COLLECTED MATERIAL start
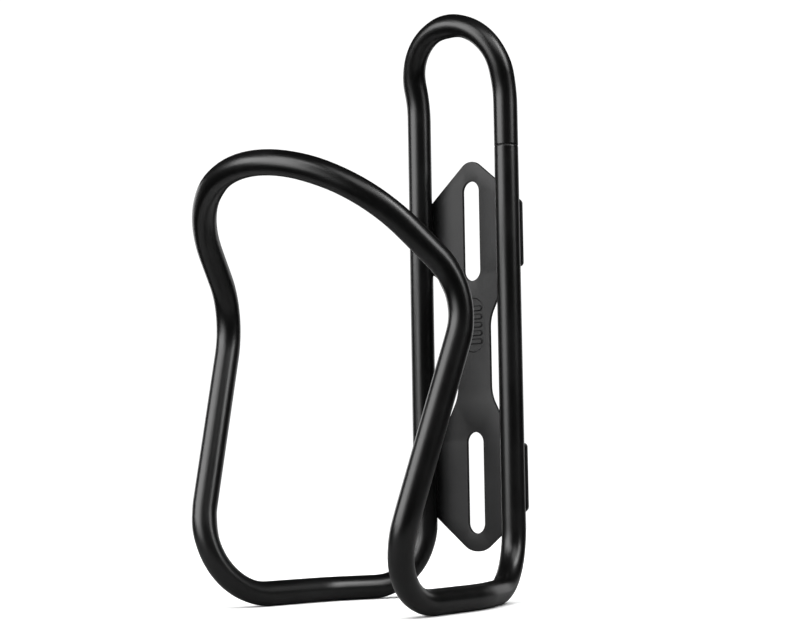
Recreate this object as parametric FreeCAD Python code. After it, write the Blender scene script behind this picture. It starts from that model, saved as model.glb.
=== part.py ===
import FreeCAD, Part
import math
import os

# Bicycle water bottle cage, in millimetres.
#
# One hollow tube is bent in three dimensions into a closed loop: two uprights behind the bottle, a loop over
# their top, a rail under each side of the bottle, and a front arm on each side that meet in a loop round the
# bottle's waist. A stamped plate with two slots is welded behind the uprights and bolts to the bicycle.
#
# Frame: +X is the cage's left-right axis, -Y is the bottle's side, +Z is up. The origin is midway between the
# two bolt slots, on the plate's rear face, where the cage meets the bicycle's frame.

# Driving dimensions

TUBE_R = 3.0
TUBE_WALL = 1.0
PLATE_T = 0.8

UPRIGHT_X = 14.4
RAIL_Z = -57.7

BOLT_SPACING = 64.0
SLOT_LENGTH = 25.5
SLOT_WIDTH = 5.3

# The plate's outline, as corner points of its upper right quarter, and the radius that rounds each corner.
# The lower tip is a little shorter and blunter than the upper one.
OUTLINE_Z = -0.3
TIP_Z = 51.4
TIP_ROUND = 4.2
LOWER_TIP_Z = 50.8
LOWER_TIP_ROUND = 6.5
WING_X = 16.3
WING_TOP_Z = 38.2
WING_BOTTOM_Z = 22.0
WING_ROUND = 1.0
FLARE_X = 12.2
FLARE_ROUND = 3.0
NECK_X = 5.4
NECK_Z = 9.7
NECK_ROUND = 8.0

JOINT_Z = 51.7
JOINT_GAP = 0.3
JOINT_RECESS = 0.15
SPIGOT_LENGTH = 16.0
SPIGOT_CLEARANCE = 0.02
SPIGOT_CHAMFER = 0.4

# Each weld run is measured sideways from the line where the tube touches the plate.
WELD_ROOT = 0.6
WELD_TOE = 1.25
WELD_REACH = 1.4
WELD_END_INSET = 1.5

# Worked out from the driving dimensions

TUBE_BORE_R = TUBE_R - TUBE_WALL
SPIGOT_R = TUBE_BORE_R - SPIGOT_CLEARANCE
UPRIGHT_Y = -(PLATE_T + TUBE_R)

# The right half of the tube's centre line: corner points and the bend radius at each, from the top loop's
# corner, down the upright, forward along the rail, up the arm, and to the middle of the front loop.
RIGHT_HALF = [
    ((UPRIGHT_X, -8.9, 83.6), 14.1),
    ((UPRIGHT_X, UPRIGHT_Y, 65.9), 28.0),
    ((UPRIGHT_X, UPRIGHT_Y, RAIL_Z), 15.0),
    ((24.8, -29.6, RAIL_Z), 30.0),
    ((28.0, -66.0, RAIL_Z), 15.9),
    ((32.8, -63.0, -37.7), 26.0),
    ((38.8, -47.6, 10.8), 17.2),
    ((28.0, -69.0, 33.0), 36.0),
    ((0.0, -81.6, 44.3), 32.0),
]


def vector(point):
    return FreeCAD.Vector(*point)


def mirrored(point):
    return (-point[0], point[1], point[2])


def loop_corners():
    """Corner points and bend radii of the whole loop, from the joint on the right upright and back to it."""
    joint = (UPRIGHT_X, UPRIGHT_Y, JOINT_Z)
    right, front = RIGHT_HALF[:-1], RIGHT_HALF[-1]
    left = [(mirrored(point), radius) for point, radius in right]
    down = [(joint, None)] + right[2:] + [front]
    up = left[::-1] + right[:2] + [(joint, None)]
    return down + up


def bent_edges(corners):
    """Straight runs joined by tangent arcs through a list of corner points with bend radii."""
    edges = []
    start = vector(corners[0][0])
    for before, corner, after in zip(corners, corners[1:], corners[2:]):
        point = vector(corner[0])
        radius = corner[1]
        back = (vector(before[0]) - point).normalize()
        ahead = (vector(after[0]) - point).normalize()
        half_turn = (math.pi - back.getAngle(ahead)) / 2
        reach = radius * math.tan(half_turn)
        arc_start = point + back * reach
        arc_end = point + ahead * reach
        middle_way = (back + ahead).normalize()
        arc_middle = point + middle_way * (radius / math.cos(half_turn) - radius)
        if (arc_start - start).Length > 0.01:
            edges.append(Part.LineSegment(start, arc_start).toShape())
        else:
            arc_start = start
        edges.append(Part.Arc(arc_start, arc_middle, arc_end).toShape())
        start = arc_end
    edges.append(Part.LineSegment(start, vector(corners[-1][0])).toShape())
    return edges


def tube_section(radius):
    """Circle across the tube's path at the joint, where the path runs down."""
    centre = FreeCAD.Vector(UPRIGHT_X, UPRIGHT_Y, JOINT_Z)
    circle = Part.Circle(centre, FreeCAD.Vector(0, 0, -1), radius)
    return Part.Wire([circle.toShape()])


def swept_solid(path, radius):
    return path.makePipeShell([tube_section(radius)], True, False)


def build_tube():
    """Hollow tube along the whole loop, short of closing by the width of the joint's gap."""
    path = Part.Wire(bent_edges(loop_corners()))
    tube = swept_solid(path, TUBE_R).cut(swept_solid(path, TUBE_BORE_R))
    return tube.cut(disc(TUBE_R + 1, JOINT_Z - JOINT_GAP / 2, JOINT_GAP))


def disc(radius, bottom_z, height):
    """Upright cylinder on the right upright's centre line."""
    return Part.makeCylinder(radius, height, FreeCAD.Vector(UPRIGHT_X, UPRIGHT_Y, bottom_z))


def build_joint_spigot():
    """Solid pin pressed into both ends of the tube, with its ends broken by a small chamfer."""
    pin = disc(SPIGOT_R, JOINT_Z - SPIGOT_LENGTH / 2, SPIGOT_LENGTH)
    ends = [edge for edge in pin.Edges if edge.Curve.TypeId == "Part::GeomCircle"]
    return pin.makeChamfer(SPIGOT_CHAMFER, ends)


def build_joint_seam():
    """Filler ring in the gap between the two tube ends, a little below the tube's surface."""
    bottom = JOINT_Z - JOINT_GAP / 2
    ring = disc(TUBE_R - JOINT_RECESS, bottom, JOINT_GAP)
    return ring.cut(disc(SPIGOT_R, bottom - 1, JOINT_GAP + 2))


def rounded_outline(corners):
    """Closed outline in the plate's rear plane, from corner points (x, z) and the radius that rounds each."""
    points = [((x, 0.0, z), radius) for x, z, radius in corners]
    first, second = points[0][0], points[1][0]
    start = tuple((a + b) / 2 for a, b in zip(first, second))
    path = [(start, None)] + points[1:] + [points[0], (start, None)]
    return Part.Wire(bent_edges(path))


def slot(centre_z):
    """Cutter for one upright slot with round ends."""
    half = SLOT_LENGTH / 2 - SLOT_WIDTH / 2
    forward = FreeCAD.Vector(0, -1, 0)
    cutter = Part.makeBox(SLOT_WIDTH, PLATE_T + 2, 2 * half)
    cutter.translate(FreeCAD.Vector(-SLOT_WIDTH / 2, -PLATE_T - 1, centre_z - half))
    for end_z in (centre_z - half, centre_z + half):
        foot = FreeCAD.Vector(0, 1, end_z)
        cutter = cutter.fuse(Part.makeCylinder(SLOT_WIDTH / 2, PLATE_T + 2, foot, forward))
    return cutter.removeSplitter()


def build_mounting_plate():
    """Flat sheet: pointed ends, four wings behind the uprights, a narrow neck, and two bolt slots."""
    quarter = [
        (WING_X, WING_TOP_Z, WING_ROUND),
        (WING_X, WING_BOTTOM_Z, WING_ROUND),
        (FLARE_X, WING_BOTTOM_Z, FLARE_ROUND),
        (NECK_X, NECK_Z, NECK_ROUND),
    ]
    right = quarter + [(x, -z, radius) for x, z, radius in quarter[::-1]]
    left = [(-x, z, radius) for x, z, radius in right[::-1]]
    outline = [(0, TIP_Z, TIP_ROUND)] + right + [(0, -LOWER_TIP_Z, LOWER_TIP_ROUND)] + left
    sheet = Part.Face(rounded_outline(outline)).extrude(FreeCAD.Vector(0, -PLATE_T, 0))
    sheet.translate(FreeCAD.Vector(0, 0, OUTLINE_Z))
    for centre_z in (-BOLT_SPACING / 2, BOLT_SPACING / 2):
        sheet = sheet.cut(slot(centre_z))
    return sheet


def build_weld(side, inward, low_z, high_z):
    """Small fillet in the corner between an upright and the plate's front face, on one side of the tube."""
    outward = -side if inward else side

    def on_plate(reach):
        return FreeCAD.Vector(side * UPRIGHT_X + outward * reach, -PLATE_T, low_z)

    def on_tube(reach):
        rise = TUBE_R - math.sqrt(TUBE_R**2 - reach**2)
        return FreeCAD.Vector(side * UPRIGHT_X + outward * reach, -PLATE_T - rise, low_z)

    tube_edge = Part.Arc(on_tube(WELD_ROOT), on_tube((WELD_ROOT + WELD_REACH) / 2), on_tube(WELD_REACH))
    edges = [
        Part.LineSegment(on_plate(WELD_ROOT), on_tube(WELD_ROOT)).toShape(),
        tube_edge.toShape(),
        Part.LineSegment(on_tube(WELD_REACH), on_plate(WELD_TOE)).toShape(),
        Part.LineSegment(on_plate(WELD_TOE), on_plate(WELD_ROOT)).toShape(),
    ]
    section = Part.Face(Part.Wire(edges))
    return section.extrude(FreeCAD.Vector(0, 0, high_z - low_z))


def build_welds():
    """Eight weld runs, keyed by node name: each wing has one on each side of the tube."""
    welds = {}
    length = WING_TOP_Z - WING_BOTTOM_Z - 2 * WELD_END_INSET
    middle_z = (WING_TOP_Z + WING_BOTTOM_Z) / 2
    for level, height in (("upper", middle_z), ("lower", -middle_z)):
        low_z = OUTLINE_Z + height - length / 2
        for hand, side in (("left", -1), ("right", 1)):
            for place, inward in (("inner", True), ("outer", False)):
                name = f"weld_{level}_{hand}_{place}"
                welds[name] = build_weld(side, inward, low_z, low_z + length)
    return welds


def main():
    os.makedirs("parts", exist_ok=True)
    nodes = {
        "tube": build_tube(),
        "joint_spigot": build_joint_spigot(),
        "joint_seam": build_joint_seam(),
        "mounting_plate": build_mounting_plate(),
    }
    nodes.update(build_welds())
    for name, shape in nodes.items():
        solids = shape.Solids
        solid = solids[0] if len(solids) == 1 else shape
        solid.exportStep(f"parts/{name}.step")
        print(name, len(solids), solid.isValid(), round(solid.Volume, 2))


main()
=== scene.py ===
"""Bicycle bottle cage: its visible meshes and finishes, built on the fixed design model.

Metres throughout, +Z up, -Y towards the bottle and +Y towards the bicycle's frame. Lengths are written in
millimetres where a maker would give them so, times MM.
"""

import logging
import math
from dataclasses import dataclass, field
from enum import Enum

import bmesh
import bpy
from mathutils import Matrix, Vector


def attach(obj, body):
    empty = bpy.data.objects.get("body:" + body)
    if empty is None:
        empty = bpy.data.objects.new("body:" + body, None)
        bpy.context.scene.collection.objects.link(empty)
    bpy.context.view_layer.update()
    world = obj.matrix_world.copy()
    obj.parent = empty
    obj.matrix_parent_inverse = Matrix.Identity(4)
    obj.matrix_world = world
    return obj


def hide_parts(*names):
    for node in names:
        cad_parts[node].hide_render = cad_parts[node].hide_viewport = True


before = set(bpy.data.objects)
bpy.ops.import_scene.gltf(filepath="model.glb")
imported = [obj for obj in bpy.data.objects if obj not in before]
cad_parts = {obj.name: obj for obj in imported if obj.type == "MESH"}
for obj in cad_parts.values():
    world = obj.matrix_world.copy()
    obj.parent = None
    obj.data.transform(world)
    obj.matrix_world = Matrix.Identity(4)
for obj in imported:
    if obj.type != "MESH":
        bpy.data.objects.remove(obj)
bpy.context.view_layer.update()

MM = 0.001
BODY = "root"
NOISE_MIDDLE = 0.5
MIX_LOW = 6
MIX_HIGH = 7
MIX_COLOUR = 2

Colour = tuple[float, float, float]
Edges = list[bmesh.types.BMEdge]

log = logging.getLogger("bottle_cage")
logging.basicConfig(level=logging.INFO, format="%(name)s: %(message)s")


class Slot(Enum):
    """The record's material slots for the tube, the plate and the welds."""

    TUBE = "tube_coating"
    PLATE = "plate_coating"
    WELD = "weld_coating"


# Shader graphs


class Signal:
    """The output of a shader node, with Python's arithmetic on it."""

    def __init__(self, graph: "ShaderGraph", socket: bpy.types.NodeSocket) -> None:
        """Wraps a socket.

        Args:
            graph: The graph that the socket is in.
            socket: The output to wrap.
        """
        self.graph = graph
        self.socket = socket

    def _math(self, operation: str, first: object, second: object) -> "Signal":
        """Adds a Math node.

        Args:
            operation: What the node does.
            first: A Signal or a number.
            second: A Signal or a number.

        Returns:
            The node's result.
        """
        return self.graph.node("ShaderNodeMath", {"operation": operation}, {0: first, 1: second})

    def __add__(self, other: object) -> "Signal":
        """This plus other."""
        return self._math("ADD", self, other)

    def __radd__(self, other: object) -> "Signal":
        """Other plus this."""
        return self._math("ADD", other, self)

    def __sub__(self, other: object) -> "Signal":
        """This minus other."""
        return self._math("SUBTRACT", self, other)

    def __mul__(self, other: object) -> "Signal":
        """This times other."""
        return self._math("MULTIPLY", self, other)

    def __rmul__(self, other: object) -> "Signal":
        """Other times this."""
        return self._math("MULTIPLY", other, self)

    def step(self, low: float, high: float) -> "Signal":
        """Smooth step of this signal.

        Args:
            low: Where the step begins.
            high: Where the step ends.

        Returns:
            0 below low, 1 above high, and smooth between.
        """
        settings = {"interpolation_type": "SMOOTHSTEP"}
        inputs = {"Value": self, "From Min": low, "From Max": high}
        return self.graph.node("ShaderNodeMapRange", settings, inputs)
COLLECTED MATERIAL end
GOAL: Take the lines above from the first through the one containing "SLOT_WIDTH = 5.3" and reproduce them exactly; include nothing else.

COMPLETE ANSWER:
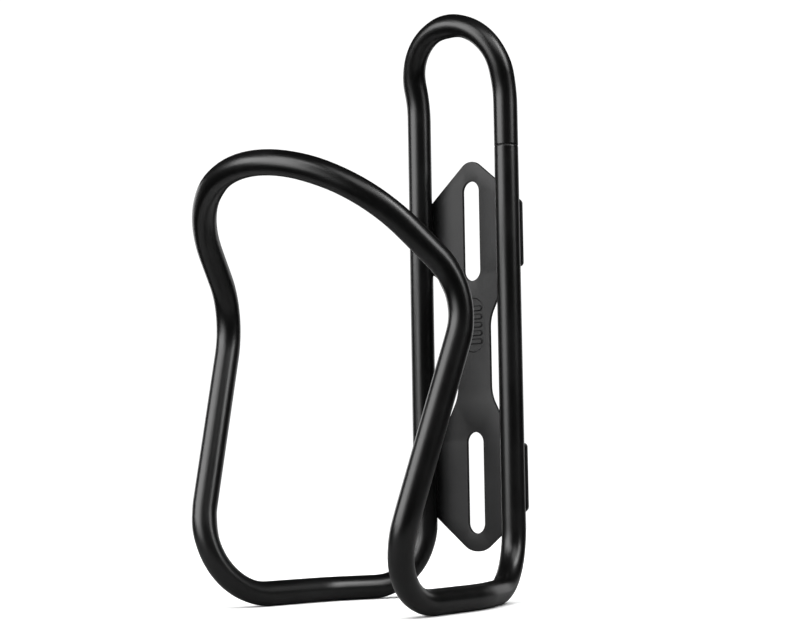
Recreate this object as parametric FreeCAD Python code. After it, write the Blender scene script behind this picture. It starts from that model, saved as model.glb.
=== part.py ===
import FreeCAD, Part
import math
import os

# Bicycle water bottle cage, in millimetres.
#
# One hollow tube is bent in three dimensions into a closed loop: two uprights behind the bottle, a loop over
# their top, a rail under each side of the bottle, and a front arm on each side that meet in a loop round the
# bottle's waist. A stamped plate with two slots is welded behind the uprights and bolts to the bicycle.
#
# Frame: +X is the cage's left-right axis, -Y is the bottle's side, +Z is up. The origin is midway between the
# two bolt slots, on the plate's rear face, where the cage meets the bicycle's frame.

# Driving dimensions

TUBE_R = 3.0
TUBE_WALL = 1.0
PLATE_T = 0.8

UPRIGHT_X = 14.4
RAIL_Z = -57.7

BOLT_SPACING = 64.0
SLOT_LENGTH = 25.5
SLOT_WIDTH = 5.3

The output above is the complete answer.